### Written request
Write out the full listing again, exactly as it stands.

### Data segment
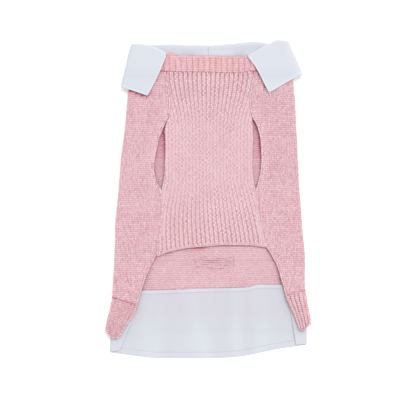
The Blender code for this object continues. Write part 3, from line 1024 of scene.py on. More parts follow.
def add_node(tree: bpy.types.NodeTree, kind: str, settings: dict[str, object],
             inputs: dict[int | str, object]) -> bpy.types.Node:
    """Adds a node to a material.

    Args:
        tree: The material's node tree.
        kind: The node's type name, without its ShaderNode prefix.
        settings: The node's own properties.
        inputs: A value for an input, or the output that it is linked from, by name or number.

    Returns:
        The new node.
    """
    node = tree.nodes.new("ShaderNode" + kind)
    for key, value in settings.items():
        setattr(node, key, value)
    feed(node, inputs)
    return node


@dataclass(frozen=True)
class WoolYarn:
    """Soft-spun wool and cotton yarn, dyed in the fibre.

    To the eye it is matt and a little fuzzy: it is heathered, because the yarn takes up paler
    and deeper fibres in turn, and its nap catches a soft light at the rims.
    """

    deep: str
    light: str
    core: str = "C4606F"  # painted shade deep in gaps, where only light that went through the wool arrives
    hollow: str = "7A2633"  # painted shade in the deepest folds between layers
    fleck: str = "FDEEF0"
    heather_mm: tuple[float, float, float] = (1.8, 1.3, 1.6)  # clumps of paler and deeper fibre
    heather: float = 0.15
    tone_mm: float = 26.0  # slow changes of tone along the yarn
    fibre_mm: float = 0.5  # single fibres are about 0.02 mm, too fine to show
    fibre_depth_mm: float = 0.25
    roughness: float = 0.95

    def material(self, name: str) -> bpy.types.Material:
        """Makes the yarn's material.

        Args:
            name: The material's name.

        Returns:
            The new material.
        """
        made, tree, shader = new_material(name)
        place = add_node(tree, "TexCoord", {}, {}).outputs["Object"]
        shade = add_node(tree, "Attribute", {"attribute_name": "shade"}, {}).outputs["Fac"]
        lit = add_node(tree, "MapRange", {}, {"Value": shade, "From Min": -3.0, "From Max": 1.0})
        tone = add_node(tree, "TexNoise", {}, {
            "Vector": place, "Scale": 1 / (self.tone_mm * MILLIMETRE), "Detail": 2.0})
        slow = add_node(tree, "MapRange", {}, {
            **NOISE_RANGE, "Value": tone.outputs["Fac"], "To Min": -0.02, "To Max": 0.02})
        stretched = add_node(tree, "VectorMath", {"operation": "MULTIPLY"}, {
            0: place, 1: tuple(1 / (size * MILLIMETRE) for size in self.heather_mm)})
        clumps = add_node(tree, "TexNoise", {}, {
            "Vector": stretched.outputs["Vector"], "Scale": 1.0, "Detail": 2.0, "Roughness": 0.6})
        heather = add_node(tree, "MapRange", {}, {
            **NOISE_RANGE, "Value": clumps.outputs["Fac"], "To Min": -self.heather / 2,
            "To Max": self.heather / 2})
        tones = add_node(tree, "Math", {"operation": "ADD"}, {
            0: lit.outputs["Result"], 1: slow.outputs["Result"]})
        both = add_node(tree, "Math", {"operation": "ADD", "use_clamp": True}, {
            0: tones.outputs["Value"], 1: heather.outputs["Result"]})
        # The ramp turns the shade attribute into colour: hollow and core are painted shade in folds and
        # gaps, and deep to light spans the yarn's tone with the strands' painted light and shade.
        ramp = add_node(tree, "ValToRGB", {}, {"Fac": both.outputs["Value"]})
        stops = ramp.color_ramp.elements
        stops[0].color, stops[1].color = linear(self.hollow), linear(self.light)
        for spot, colour in ((0.25, self.core), (0.5, self.deep)):
            stops.new(spot).color = linear(colour)
        flecks = add_node(tree, "MapRange", {}, {
            "Value": clumps.outputs["Fac"], "From Min": 0.6, "From Max": 0.75, "To Max": 0.3})
        mixed = add_node(tree, "Mix", {"data_type": "RGBA"}, {
            "Factor": flecks.outputs["Result"], 6: ramp.outputs["Color"], 7: linear(self.fleck)})
        fibres = add_node(tree, "TexNoise", {}, {
            "Vector": place, "Scale": 1 / (self.fibre_mm * MILLIMETRE), "Detail": 4.0})
        bump = add_node(tree, "Bump", {}, {
            "Strength": 0.5, "Distance": self.fibre_depth_mm * MILLIMETRE,
            "Height": fibres.outputs["Fac"]})
        feed(shader, {
            "Base Color": mixed.outputs[2], "Normal": bump.outputs["Normal"],
            "Roughness": self.roughness, "Specular IOR Level": 0.2, "Sheen Weight": 0.25,
            "Sheen Roughness": 0.5, "Sheen Tint": linear("F6DADE")})
        return made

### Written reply
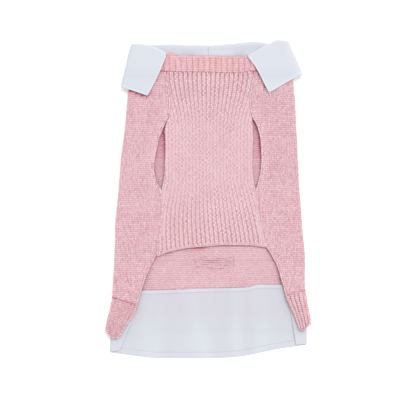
The Blender code for this object continues. Write part 3, from line 1024 of scene.py on. More parts follow.
def add_node(tree: bpy.types.NodeTree, kind: str, settings: dict[str, object],
             inputs: dict[int | str, object]) -> bpy.types.Node:
    """Adds a node to a material.

    Args:
        tree: The material's node tree.
        kind: The node's type name, without its ShaderNode prefix.
        settings: The node's own properties.
        inputs: A value for an input, or the output that it is linked from, by name or number.

    Returns:
        The new node.
    """
    node = tree.nodes.new("ShaderNode" + kind)
    for key, value in settings.items():
        setattr(node, key, value)
    feed(node, inputs)
    return node


@dataclass(frozen=True)
class WoolYarn:
    """Soft-spun wool and cotton yarn, dyed in the fibre.

    To the eye it is matt and a little fuzzy: it is heathered, because the yarn takes up paler
    and deeper fibres in turn, and its nap catches a soft light at the rims.
    """

    deep: str
    light: str
    core: str = "C4606F"  # painted shade deep in gaps, where only light that went through the wool arrives
    hollow: str = "7A2633"  # painted shade in the deepest folds between layers
    fleck: str = "FDEEF0"
    heather_mm: tuple[float, float, float] = (1.8, 1.3, 1.6)  # clumps of paler and deeper fibre
    heather: float = 0.15
    tone_mm: float = 26.0  # slow changes of tone along the yarn
    fibre_mm: float = 0.5  # single fibres are about 0.02 mm, too fine to show
    fibre_depth_mm: float = 0.25
    roughness: float = 0.95

    def material(self, name: str) -> bpy.types.Material:
        """Makes the yarn's material.

        Args:
            name: The material's name.

        Returns:
            The new material.
        """
        made, tree, shader = new_material(name)
        place = add_node(tree, "TexCoord", {}, {}).outputs["Object"]
        shade = add_node(tree, "Attribute", {"attribute_name": "shade"}, {}).outputs["Fac"]
        lit = add_node(tree, "MapRange", {}, {"Value": shade, "From Min": -3.0, "From Max": 1.0})
        tone = add_node(tree, "TexNoise", {}, {
            "Vector": place, "Scale": 1 / (self.tone_mm * MILLIMETRE), "Detail": 2.0})
        slow = add_node(tree, "MapRange", {}, {
            **NOISE_RANGE, "Value": tone.outputs["Fac"], "To Min": -0.02, "To Max": 0.02})
        stretched = add_node(tree, "VectorMath", {"operation": "MULTIPLY"}, {
            0: place, 1: tuple(1 / (size * MILLIMETRE) for size in self.heather_mm)})
        clumps = add_node(tree, "TexNoise", {}, {
            "Vector": stretched.outputs["Vector"], "Scale": 1.0, "Detail": 2.0, "Roughness": 0.6})
        heather = add_node(tree, "MapRange", {}, {
            **NOISE_RANGE, "Value": clumps.outputs["Fac"], "To Min": -self.heather / 2,
            "To Max": self.heather / 2})
        tones = add_node(tree, "Math", {"operation": "ADD"}, {
            0: lit.outputs["Result"], 1: slow.outputs["Result"]})
        both = add_node(tree, "Math", {"operation": "ADD", "use_clamp": True}, {
            0: tones.outputs["Value"], 1: heather.outputs["Result"]})
        # The ramp turns the shade attribute into colour: hollow and core are painted shade in folds and
        # gaps, and deep to light spans the yarn's tone with the strands' painted light and shade.
        ramp = add_node(tree, "ValToRGB", {}, {"Fac": both.outputs["Value"]})
        stops = ramp.color_ramp.elements
        stops[0].color, stops[1].color = linear(self.hollow), linear(self.light)
        for spot, colour in ((0.25, self.core), (0.5, self.deep)):
            stops.new(spot).color = linear(colour)
        flecks = add_node(tree, "MapRange", {}, {
            "Value": clumps.outputs["Fac"], "From Min": 0.6, "From Max": 0.75, "To Max": 0.3})
        mixed = add_node(tree, "Mix", {"data_type": "RGBA"}, {
            "Factor": flecks.outputs["Result"], 6: ramp.outputs["Color"], 7: linear(self.fleck)})
        fibres = add_node(tree, "TexNoise", {}, {
            "Vector": place, "Scale": 1 / (self.fibre_mm * MILLIMETRE), "Detail": 4.0})
        bump = add_node(tree, "Bump", {}, {
            "Strength": 0.5, "Distance": self.fibre_depth_mm * MILLIMETRE,
            "Height": fibres.outputs["Fac"]})
        feed(shader, {
            "Base Color": mixed.outputs[2], "Normal": bump.outputs["Normal"],
            "Roughness": self.roughness, "Specular IOR Level": 0.2, "Sheen Weight": 0.25,
            "Sheen Roughness": 0.5, "Sheen Tint": linear("F6DADE")})
        return made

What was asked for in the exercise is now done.